Rolling Stone was already thirty years old by the time I started reading it. For an agitated teen-ager in the pre-broadband years, holed up in her bedroom with a curling Nirvana poster and a trunk of cassettes and CDs, Rolling Stone was both a comfort (other people care, too!) and an edifying tool, helping me make sense of musical worlds that were otherwise overwhelming and inaccessible. In the decades since the magazine’s inception, new publications in service of a similar beat—most now defunct, it should be pointed out—had appeared on the periodicals wall at my local library, but, for me, Rolling Stone remained the unquestionable apex. When I was sixteen years old, I simply could not conceive of a cooler job than working there. (Those fantasies were merely reinforced by Cameron Crowe’s semi-autobiographical “Almost Famous,” from 2000, which recounts the coming-of-age story of a young writer sent on tour with a gorgeously fractious rock band, then tasked with filing an insightful and poetic dispatch to—where else—Rolling Stone. I asked my parents to buy me a portable typewriter and a sheaf of typing paper for Christmas that year.)

In my final semester at college, I entered an essay contest advertised in the back of the magazine; the prize was a summer internship. That June, I moved into a small two-bedroom apartment on Forty-ninth Street, just a few blocks from the office. I shared it with three other interns; we ate lopsided cones from the Mister Softee truck idling on Sixth Avenue and sandwich wedges pilfered from emptying conference rooms. I remember being astounded—though not necessarily disappointed—by the respectability and rectitude of the magazine’s midtown office, and also by its air-conditioning. I suppose I had imagined only plaid sofas with cigarette burns, beaded curtains, sticks of incense, and frothing kegs of beer.
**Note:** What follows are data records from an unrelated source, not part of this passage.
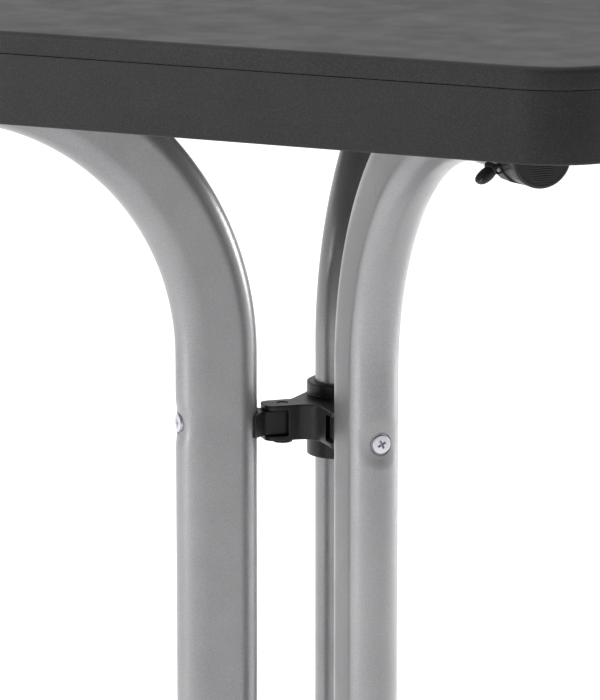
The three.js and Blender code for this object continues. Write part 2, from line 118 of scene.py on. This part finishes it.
# Arm strap and finger tab
STRAP_AT = 302
LEVER_OUT = 17.3
LEVER_Z = 671.5
TAB_OUT = 26
TAB_Z = 664.5
TAB_HALF_W = 5.4
TAB_HALF_T = 1.6
TAB_SWELL = 1.6  # added to the half thickness at mid length
TAB_ROOT = 0.8  # starts this far back from the lever's pin
TAB_PAST = 2.4

# Foot caps
SOLE_BACK = 21  # from the tube's end back to the sole's centre
SOLE_X = 11  # centres of the sole's corners
SOLE_Y = 8.5
SOLE_CORNER = 9
SOLE_TOP = 22

# Hub screws
SHANK_R = 3
SHANK_TIP_R = 2.3
HEAD_T = 3
HEAD_R = 5.7
HEAD_FACE = SIDE_R + TUBE_W / 2 - 0.3
REAR_HEAD_FACE = REAR_R + TUBE_W / 2 + 5
RECESS_DEPTH = 2.6
RECESS_ARM = 3.2
RECESS_WIDTH = 0.8
RECESS_TAPER = 0.4
RECESS_LEAST = 0.42
SEAT_DEPTH = 3.4  # pressed into the outer edge of the tube
SEAT_IN = 6.1
SEAT_OUT = 7.0
HOLLOW_DEPTH = 1.1  # wider, softer hollow around the seat
HOLLOW_IN = 5
HOLLOW_OUT = 17


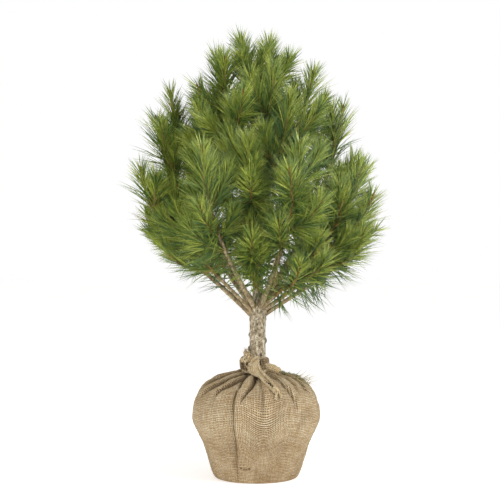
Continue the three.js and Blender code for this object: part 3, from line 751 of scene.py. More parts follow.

One afternoon, the interns were marched into an auditorium and introduced to the writer Tom Wolfe, who was wearing an eggshell-colored three-piece suit, a homburg hat, and striped socks. He may have been swinging a cane. I couldn’t believe it. I had read “The Electric Kool-Aid Acid Test” as an undergraduate, and spent most of our meeting wiping my damp palms on my skirt, trying to muster enough temerity to venture a question. Who knows what I actually asked—I only remember that he was merciful, gallant, kind. He told us how Wenner had reached out to him, in 1969, to see if he might be interested in contributing to the magazine. His first assignment, a four-part series on the Apollo 17 launch, called “Post-Orbital Remorse,” later became his book “The Right Stuff,” still a defining text of so-called New Journalism. “At a time when everyone was saying you had to compete with television and write short, Jann just let it run if it was good,” he explained in an interview with David Browne this past June.

But while Rolling Stone began in a spirit of insurrection, it did not charge fearlessly unto the breach. In recent decades, many came to question the vigor and the relevance of its criticism. Legacy acts like Bob Dylan, U2, Bruce Springsteen, and the Rolling Stones have consistently received very high marks from the magazine’s critics, even for limp mid- or late-career releases. Rolling Stone, it seemed, had become hopelessly mired in a distracting nostalgia for the rock music of a particular epoch. As wilder, less august publications, such as Pitchfork, came of age, this vague sense of institutional suppression—real or imagined—made its reviews section feel inessential, conservative, and tame. Critics used to joke that there was a sign on the wall at Rolling Stone that promised, “Three stars means never having to say you’re sorry.” (In 1996, Jim DeRogatis, then a senior editor at the magazine, was purportedly fired after trying to give a negative review to Hootie and the Blowfish’s second album, “Fairweather Johnson.”) The magazine has also resisted modernization, thrashing against the digitization of media, a position that has deeply frustrated many of its writers and editors.

Then, in 2014, it ran a faulty and unsubstantiated story about the culture of sexual assault at the University of Virginia, which included a particularly grisly account of a gang rape at a fraternity. The story was later retracted, and the magazine lost a defamation suit filed by an administrator at the university (another defamation lawsuit, led by the fraternity, was settled this past summer). The debacle left many reporters wincing.

It is difficult to say what the next phase of the magazine’s life will look like. Rolling Stone has published remarkable journalism by some of our best cultural critics—discursive and brazen writing that would likely feel too indulgent to be published now but nonetheless remains thrilling to revisit, recalling, as it does, a time when magazines were strange and lawless. Perhaps the brand will be scooped up by some enterprising young millionaire with a big idea. Perhaps she will reach a new generation of kids in headphones, pacing around their childhood bedrooms, dreaming of a different, more musical life.